Revestindo o processo, quanto às partes nas causas principais, a natureza de incidente suscitado perante o órgão jurisdicional de reenvio, compete a este decidir quanto às despesas. As despesas efetuadas pelas outras partes para a apresentação de observações ao Tribunal de Justiça não são reembolsáveis.

 

Pelos fundamentos expostos, o Tribunal de Justiça (Quarta Secção) declara:

 

1)

O artigo 20.o TFUE deve ser interpretado no sentido de que se opõe a que um Estado Membro indefira um pedido de reagrupamento familiar, apresentado em benefício de um nacional de um país terceiro, membro da família de um cidadão da União que possui a nacionalidade desse Estado Membro e que nunca exerceu a sua liberdade de circulação, unicamente com o fundamento de que esse cidadão da União não dispõe, para si e para esse membro da sua família, de recursos suficientes a fim de não se tornar um encargo para o sistema nacional de segurança social nacional, sem que tenha sido examinado se existe uma relação de dependência entre o referido cidadão da União e o referido membro da sua família de uma natureza tal que, em caso de recusa de concessão de um direito de residência derivado a este último, o cidadão da União seria forçado a deixar o território da União Europeia considerado no seu todo e seria, assim, privado do gozo efetivo do essencial dos direitos conferidos pelo seu estatuto de cidadão da União.

 

2)

O artigo 20.o TFUE deve ser interpretado no sentido, por um lado, de que uma relação de dependência, suscetível de justificar a concessão de um direito de residência derivado ao abrigo deste artigo, não existe unicamente pelo facto de o nacional de um Estado Membro, maior de idade e que nunca exerceu a sua liberdade de circulação, e o seu cônjuge, maior de idade e nacional de um país terceiro, deverem viver juntos, por força das obrigações decorrentes do casamento segundo o direito do Estado‑Membro de que o cidadão da União é nacional e no qual o casamento foi contraído e, por outro, de que, quando o cidadão da União é menor, a apreciação da existência de uma relação de dependência suscetível de justificar a concessão ao progenitor dessa criança, nacional de um país terceiro, de um direito de residência derivado ao abrigo do referido artigo, deve basear‑se na tomada em consideração, no interesse superior da criança, de todas as circunstâncias do caso concreto.

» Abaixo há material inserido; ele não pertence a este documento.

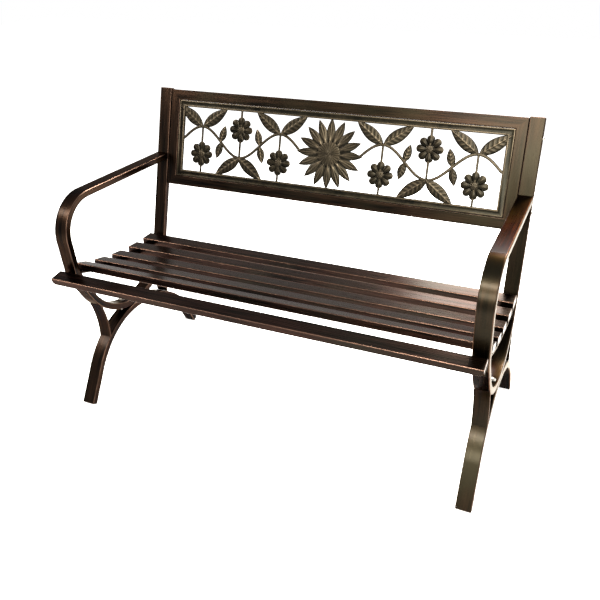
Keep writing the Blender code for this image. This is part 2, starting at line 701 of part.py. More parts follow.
    # Slats, each laid on the straps at its own station
    lift = FIT + SLAT_WIDTH ** 2 / 8 / SEAT_DIP_R + SLAT_THICK / 2
    for number, station in enumerate((SLAT_1_AT, SLAT_2_AT, SLAT_3_AT, SLAT_4_AT, SLAT_5_AT), 1):
        tilt = station / SEAT_DIP_R
        centre = dip_centre + (SEAT_DIP_R - lift) * direction(tilt - math.pi / 2)
        item = block("seat_slat_%d" % number, (SEAT_LENGTH, SLAT_WIDTH, SLAT_THICK), parts, bench, slat_coat)
        item.location = (0.0, centre.x, centre.y)
        item.rotation_euler = (tilt, 0.0, 0.0)
        soften(item, SLAT_CORNER)
    half, deep = SEAT_LENGTH / 2, SLAT_THICK / 2
    outline = [(-half, deep), (-half, FRONT_SLAT_CUT - deep), (FRONT_SLAT_CUT - half, -deep),
               (half - FRONT_SLAT_CUT, -deep), (half, FRONT_SLAT_CUT - deep), (half, deep)]
    item = plate("front_slat", [outline], FRONT_SLAT_WIDTH, parts, bench, slat_coat)
    item.location = (0.0, front_slat_at.x, front_slat_at.y)
    item.rotation_euler = (math.pi / 2 + FRONT_SLAT_TILT, 0.0, 0.0)
    soften(item, SLAT_CORNER)

    # Back frame and panel, drawn on the post's front face
    back = add_object("back_plane", None, parts, bench)
    back.location = (0.0, POST_FACE[0].x, 0.0)
    back.rotation_euler = (UP_POST, 0.0, 0.0)
    wide = SIDE_X - TUBE_WIDTH / 2 - FIT
    top, bottom = BACK_TOP, BACK_TOP - BACK_HEIGHT
    mitre = FIT / math.sqrt(2.0)
    rail_z = -(RAIL_SETBACK + RAIL_THICK / 2)
    for name, edge, inwards in (("back_top_rail", top, -1.0), ("back_bottom_rail", bottom, 1.0)):
        outer, inner = wide - mitre, wide - mitre - RAIL_WIDTH
        outline = [(-outer, edge), (outer, edge), (inner, edge + inwards * RAIL_WIDTH),
                   (-inner, edge + inwards * RAIL_WIDTH)]
        item = plate(name, [outline], RAIL_THICK, parts, back, frame_coat)
        item.location = (0.0, 0.0, rail_z)
        soften(item, SLAT_CORNER)
    bolt_heights = (top - FRAME_BOLT_DROP, bottom + FRAME_BOLT_RISE)
    for side, sign in (("left", -1.0), ("right", 1.0)):
        outline = [(sign * wide, bottom + mitre), (sign * wide, top - mitre),
                   (sign * (wide - RAIL_WIDTH), top - mitre - RAIL_WIDTH),
                   (sign * (wide - RAIL_WIDTH), bottom + mitre + RAIL_WIDTH)]
        stile = plate(side + "_back_stile", [outline], RAIL_THICK, parts, back, frame_coat)
        stile.location = (0.0, 0.0, rail_z)
        soften(stile, SLAT_CORNER)
        for place, height in zip(("upper", "lower"), bolt_heights):
            outside = SIDE_X + TUBE_WIDTH / 2 + FIT
            length = TUBE_WIDTH + 2 * FIT + FRAME_BOLT_GRIP
            item = turned("%s_%s_frame_bolt" % (side, place),
                          bolt_profile(FRAME_HEAD_R, FRAME_HEAD_H, FRAME_BOLT_R, length), 16,
                          parts, back, bolt_steel)
            aim(item, (sign * outside, height, -TUBE_THICK / 2), (sign, 0.0, 0.0))
            depth = length + HOLE_PLAY
            cutter = hole_cutter("%s_%s_frame_hole" % (side, place), FRAME_BOLT_R + HOLE_PLAY, 2 * depth,
                                 (sign * outside, height, -TUBE_THICK / 2), (sign, 0.0, 0.0), cutters, back)
            drill(stile, cutter)
            drill(made[side + "_back_post"], cutter)

    half_long = wide - RAIL_WIDTH - FIT
    half_high = BACK_HEIGHT / 2 - RAIL_WIDTH - FIT
    middle = (top + bottom) / 2
    panel_z = -(RAIL_SETBACK + PANEL_SETBACK + PANEL_THICK / 2)
    in_long, in_high = half_long - PANEL_BORDER, half_high - PANEL_BORDER
    rims = [[(x * a, y * b) for x, y in ((-1, -1), (1, -1), (1, 1), (-1, 1))]
            for a, b in ((half_long, half_high), (in_long, in_high))]
    panel = plate("cast_panel", rims, PANEL_THICK, parts, back, panel_coat)
    panel.location = (0.0, middle, panel_z)
    for number, (outline, thick) in enumerate(panel_motifs(in_long, in_high)):
        item = plate("motif_%02d" % number, [outline], thick, motifs, back)
        item.location = (0.0, middle, panel_z)
        item.hide_render = True
        item.display_type = "WIRE"
    join = panel.modifiers.new("Motifs", "BOOLEAN")
    join.operation = "UNION"
    join.solver = "EXACT"
    join.operand_type = "COLLECTION"
    join.collection = motifs

    # The bench stands with its middle over the origin
    bpy.context.view_layer.update()
    ys = []
    graph = bpy.context.evaluated_depsgraph_get()
    for item in parts.objects:
        if item.type == "MESH":
            seen = item.evaluated_get(graph)
            ys += [(seen.matrix_world @ v.co).y for v in seen.data.vertices]
    bench.location.y = -(min(ys) + max(ys)) / 2


build()
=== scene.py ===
import json
import math

import bmesh
import bpy
from mathutils import Matrix, Vector


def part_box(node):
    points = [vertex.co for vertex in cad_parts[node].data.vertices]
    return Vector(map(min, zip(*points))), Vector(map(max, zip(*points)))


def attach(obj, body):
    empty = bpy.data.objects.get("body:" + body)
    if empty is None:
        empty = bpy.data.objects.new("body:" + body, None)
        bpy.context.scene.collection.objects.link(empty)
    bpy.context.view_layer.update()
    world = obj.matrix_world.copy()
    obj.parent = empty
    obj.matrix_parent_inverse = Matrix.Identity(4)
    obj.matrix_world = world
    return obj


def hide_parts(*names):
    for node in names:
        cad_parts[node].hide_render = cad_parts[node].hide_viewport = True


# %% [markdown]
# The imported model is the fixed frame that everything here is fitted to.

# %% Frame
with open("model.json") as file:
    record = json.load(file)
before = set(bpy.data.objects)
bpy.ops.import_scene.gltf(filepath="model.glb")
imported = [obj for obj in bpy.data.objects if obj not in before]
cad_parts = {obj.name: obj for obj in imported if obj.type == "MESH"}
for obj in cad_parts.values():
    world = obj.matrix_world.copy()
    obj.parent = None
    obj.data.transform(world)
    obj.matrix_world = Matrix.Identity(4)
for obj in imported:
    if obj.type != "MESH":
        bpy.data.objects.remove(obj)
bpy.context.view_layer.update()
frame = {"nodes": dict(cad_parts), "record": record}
nodes = frame["nodes"]
print("solids:", len(nodes))

# %% [markdown]
# A side frame of a bench like this is flat tube, bent on a roll bender. A bent tube is a chain of
# straights and arcs, so a short list of lengths, radii and turns gives the whole shape. It could be
# drawn as a free curve instead, but then the bends would lose the true radius that a bender leaves.

# %% Paths of straights and arcs, as seen from the side


def direction(heading):
    return Vector((math.cos(heading), math.sin(heading)))


def left_of(heading):
    return Vector((-math.sin(heading), math.cos(heading)))


def trace(start, heading, legs, step=math.radians(2.5)):
    """Stations (point, heading) along straights (length,) and arcs (radius, turn)."""
    point = Vector(start)
    stations = [(point.copy(), heading)]
    for leg in legs:
        if len(leg) == 1:
            stations.append((point + leg[0] * direction(heading), heading))
        else:
            radius, bend = leg
            centre = point + math.copysign(radius, bend) * left_of(heading)
            steps = max(2, math.ceil(abs(bend) / step))
            for i in range(1, steps + 1):
                angle = heading + bend * i / steps
                stations.append((centre - math.copysign(radius, bend) * left_of(angle), angle))
            heading += bend
        point = stations[-1][0].copy()
    return stations


def meet(point, heading, line):
    """Where the line through a point along a heading crosses a line (point, heading)."""
    across = left_of(line[1])
    return point + direction(heading) * ((line[0] - point).dot(across) / direction(heading).dot(across))


def arc_shift(radius, start, end):
    return Vector((radius * (math.sin(end) - math.sin(start)), radius * (math.cos(start) - math.cos(end))))


# %% [markdown]
# These are the sizes of the solids, in metres. What touches another piece is worked out from them:
# the arm's straight fall, for one, is whatever is left between the two bends, so the loop always
# lands on top of the leg.

# %% Sizes of the side frame
FIT = 0.0003
TUBE_WIDTH, TUBE_THICK, TUBE_CORNER = 0.042, 0.020, 0.0028
SIDE_X = 1.220 / 2 + 0.002 - TUBE_WIDTH / 2
ARM_HEIGHT, FRONT_BEND_Y, FRONT_BEND_R = 0.679, 0.160, 0.103
ARM_LEAN, KNEE_R = math.radians(7.5), 0.100
SHIN_SLOPE, SHIN_LENGTH = math.radians(58.0), 0.0706
LOWER_BEND_R, LOOP_FLAT, TAIL_R, TAIL_TURN = 0.2223, 0.019, 0.180, math.radians(46.0)
LEG_HEIGHT, ARCH_FRONT_R, ARCH_REAR_R = 0.240, 0.2445, 0.345
LEG_SPLAY, FOOT_FLAT, ARCH_BEHIND_LOOP = math.radians(30.0), 0.0015, 0.0142
POST_RAKE, POST_BEHIND_ARCH, POST_RISE, POST_TAIL = math.radians(14.78), 0.0698, 0.0034, 0.008
BACK_TOP, BACK_HEIGHT, RAIL_WIDTH, RAIL_THICK, RAIL_SETBACK = 0.910, 0.310, 0.032, 0.016, 0.004
UP_POST = math.pi / 2 - POST_RAKE
DOWN, SHIN = math.radians(270.0) + ARM_LEAN, math.radians(360.0) - SHIN_SLOPE

# %% Where the loop, the arch and the post stand
bends = (arc_shift(FRONT_BEND_R, math.pi, DOWN) + arc_shift(KNEE_R, DOWN, SHIN)
         + arc_shift(LOWER_BEND_R, SHIN, 2 * math.pi))
arm_z, low_z = ARM_HEIGHT - TUBE_THICK / 2, LEG_HEIGHT + FIT + TUBE_THICK / 2
arm_drop = (arm_z - low_z + bends.y - SHIN_LENGTH * math.sin(SHIN_SLOPE)) / math.cos(ARM_LEAN)
low_y = FRONT_BEND_Y + bends.x + arm_drop * math.sin(ARM_LEAN) + SHIN_LENGTH * math.cos(SHIN_SLOPE)
loop_low = Vector((low_y, low_z))
arch_y = loop_low.x + ARCH_BEHIND_LOOP
post_face = (Vector((arch_y + POST_BEHIND_ARCH, 0.0)), UP_POST)
arm_end = meet(Vector((0.0, arm_z)), 0.0, post_face)
print("arm falls %.1f mm, loop lowest at %.1f mm" % (arm_drop * 1000, loop_low.x * 1000))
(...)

Quando esse progenitor coabita de modo estável com o outro progenitor, cidadão da União, desse menor, essa relação de dependência é presumida de maneira ilidível.

 

3)

O artigo 20.o TFUE deve ser interpretado no sentido de que uma relação de dependência, suscetível de justificar a concessão de um direito de residência derivado ao abrigo deste artigo em benefício do filho menor, nacional de um país terceiro, do cônjuge, ele próprio nacional de um país terceiro, de um cidadão da União que nunca exerceu a sua liberdade de circulação existe quando da união entre esse cidadão da União e o seu cônjuge tenha nascido um filho, cidadão da União que nunca exerceu a sua liberdade de circulação, e este último fosse forçado a deixar o território da União, considerado no seu todo, se o filho menor, nacional de um país terceiro, fosse forçado a deixar o território do Estado‑Membro em questão.

 

Assinaturas


( *1 ) Língua do processo: espanhol.